Towards more general constitutive relations for metamaterials: A checklist for consistent formulations

When the period of unit cells constituting metamaterials is no longer much smaller than the wavelength but only smaller, local material laws fail to describe the propagation of light in such composite media when considered at the effective level. Instead, nonlocal material laws are required. They have to be derived by approximating a general response function of the electric field in the metamaterial at the effective level that is accurate but cannot be handled practically. But how to perform this approximation is not obvious at all. Indeed, many approximations can be perceived and one should be able to decide as quickly as possible which of these possible material laws are mathematically and physically meaningful at all. Here, at the example of a second order Padé approximation of the general response function of the electric field, we present a checklist of each possible constitutive relation that has to pass in order to be physically and mathematically liable. As will be shown, only two out of these nine Padé approximations pass the checklist. The work is meant to be a guideline applicable to decide which constitutive relation actually makes any sense at all.
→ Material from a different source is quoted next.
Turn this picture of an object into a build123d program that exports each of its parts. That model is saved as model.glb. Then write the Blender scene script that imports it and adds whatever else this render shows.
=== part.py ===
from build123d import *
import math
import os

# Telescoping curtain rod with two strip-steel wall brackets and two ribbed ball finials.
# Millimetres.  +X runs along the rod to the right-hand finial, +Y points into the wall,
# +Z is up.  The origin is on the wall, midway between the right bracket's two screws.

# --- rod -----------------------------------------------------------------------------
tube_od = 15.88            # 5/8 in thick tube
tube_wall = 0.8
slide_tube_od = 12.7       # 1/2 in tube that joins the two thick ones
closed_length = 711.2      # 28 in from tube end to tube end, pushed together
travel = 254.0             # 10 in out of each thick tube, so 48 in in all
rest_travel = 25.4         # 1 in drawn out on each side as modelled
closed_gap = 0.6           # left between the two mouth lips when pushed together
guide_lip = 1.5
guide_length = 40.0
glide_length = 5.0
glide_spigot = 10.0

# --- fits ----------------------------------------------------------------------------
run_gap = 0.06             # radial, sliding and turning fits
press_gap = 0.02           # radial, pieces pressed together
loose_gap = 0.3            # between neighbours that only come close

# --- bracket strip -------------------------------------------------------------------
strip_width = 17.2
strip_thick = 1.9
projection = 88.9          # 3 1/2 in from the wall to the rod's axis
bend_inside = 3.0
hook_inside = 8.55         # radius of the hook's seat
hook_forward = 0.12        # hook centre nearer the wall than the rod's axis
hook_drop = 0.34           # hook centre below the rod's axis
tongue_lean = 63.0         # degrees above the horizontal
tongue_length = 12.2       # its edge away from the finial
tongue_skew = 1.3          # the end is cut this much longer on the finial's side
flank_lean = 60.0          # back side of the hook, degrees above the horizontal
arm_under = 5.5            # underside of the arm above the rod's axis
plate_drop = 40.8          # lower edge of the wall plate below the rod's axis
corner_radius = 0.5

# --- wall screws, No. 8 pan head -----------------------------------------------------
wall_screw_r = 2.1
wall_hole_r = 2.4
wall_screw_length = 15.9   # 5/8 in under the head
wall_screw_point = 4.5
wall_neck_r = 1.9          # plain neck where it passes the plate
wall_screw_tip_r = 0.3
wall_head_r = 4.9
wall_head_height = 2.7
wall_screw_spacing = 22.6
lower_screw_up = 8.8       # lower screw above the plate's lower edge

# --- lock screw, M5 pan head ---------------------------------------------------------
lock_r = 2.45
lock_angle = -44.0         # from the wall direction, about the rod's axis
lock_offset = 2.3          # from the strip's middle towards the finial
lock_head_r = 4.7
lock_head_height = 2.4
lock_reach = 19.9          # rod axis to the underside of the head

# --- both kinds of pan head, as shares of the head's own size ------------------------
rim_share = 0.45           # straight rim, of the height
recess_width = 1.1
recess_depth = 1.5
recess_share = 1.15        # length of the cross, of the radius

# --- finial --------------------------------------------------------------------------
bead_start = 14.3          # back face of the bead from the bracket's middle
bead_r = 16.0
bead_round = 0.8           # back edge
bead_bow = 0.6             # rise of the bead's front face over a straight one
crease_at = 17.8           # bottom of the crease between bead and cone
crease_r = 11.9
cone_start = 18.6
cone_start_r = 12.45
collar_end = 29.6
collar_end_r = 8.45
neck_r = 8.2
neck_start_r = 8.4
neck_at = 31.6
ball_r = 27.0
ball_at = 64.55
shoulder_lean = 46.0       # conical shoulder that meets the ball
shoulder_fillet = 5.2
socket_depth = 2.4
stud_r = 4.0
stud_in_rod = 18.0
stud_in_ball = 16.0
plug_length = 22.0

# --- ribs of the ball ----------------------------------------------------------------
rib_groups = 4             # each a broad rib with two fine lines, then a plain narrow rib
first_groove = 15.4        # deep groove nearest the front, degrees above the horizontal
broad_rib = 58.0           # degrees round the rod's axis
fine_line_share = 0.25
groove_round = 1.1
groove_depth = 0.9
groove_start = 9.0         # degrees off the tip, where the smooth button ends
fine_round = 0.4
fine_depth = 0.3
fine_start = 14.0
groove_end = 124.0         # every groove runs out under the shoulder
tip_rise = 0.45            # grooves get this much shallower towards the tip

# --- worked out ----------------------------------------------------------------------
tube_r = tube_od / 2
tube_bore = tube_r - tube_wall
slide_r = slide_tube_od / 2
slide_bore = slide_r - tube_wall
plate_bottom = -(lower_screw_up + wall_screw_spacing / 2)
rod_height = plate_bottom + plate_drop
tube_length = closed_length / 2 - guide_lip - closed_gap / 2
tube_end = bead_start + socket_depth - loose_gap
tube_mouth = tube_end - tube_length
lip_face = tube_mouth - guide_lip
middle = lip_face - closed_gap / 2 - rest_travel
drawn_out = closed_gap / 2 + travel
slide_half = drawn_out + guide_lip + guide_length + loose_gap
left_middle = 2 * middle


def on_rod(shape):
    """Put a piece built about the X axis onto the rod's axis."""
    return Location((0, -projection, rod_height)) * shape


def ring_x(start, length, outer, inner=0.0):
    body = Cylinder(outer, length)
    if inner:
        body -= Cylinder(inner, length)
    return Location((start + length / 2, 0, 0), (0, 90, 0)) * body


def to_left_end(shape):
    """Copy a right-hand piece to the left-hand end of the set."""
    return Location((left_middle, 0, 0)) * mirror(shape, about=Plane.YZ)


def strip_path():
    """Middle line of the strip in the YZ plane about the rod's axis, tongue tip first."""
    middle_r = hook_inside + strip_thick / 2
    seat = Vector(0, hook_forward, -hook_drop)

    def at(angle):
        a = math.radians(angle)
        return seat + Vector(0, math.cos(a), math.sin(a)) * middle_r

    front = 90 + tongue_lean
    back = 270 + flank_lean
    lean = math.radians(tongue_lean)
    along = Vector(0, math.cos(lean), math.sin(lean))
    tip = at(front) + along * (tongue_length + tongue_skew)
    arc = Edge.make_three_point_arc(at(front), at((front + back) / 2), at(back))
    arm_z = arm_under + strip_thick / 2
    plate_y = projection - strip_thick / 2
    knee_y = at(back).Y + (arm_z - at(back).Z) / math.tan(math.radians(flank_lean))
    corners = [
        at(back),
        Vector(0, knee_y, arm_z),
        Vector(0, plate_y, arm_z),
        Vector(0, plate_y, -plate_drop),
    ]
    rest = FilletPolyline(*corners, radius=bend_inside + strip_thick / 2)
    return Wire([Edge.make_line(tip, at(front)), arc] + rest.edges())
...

It is an essential ingredient for future research on composite media as any possible constitutive relation to be discussed should pass it.

Figure 1

Illustration of the domain in which the light propagates, the upper-half space is occupied by vacuum and the lower-half space is occupied by a homogenized MM. The surface separating the two half-spaces is denoted $\mathrm{\Gamma }$. The normal $\mathbf{n}$ is outward directed from the homogenized MM.

Figure 2

Propagating modes inside a slab MM. We have two forward modes defined on the the surface ${\mathrm{\Gamma }}^{+}$ and the other backward modes are defined on the surface ${\mathrm{\Gamma }}^{-}$.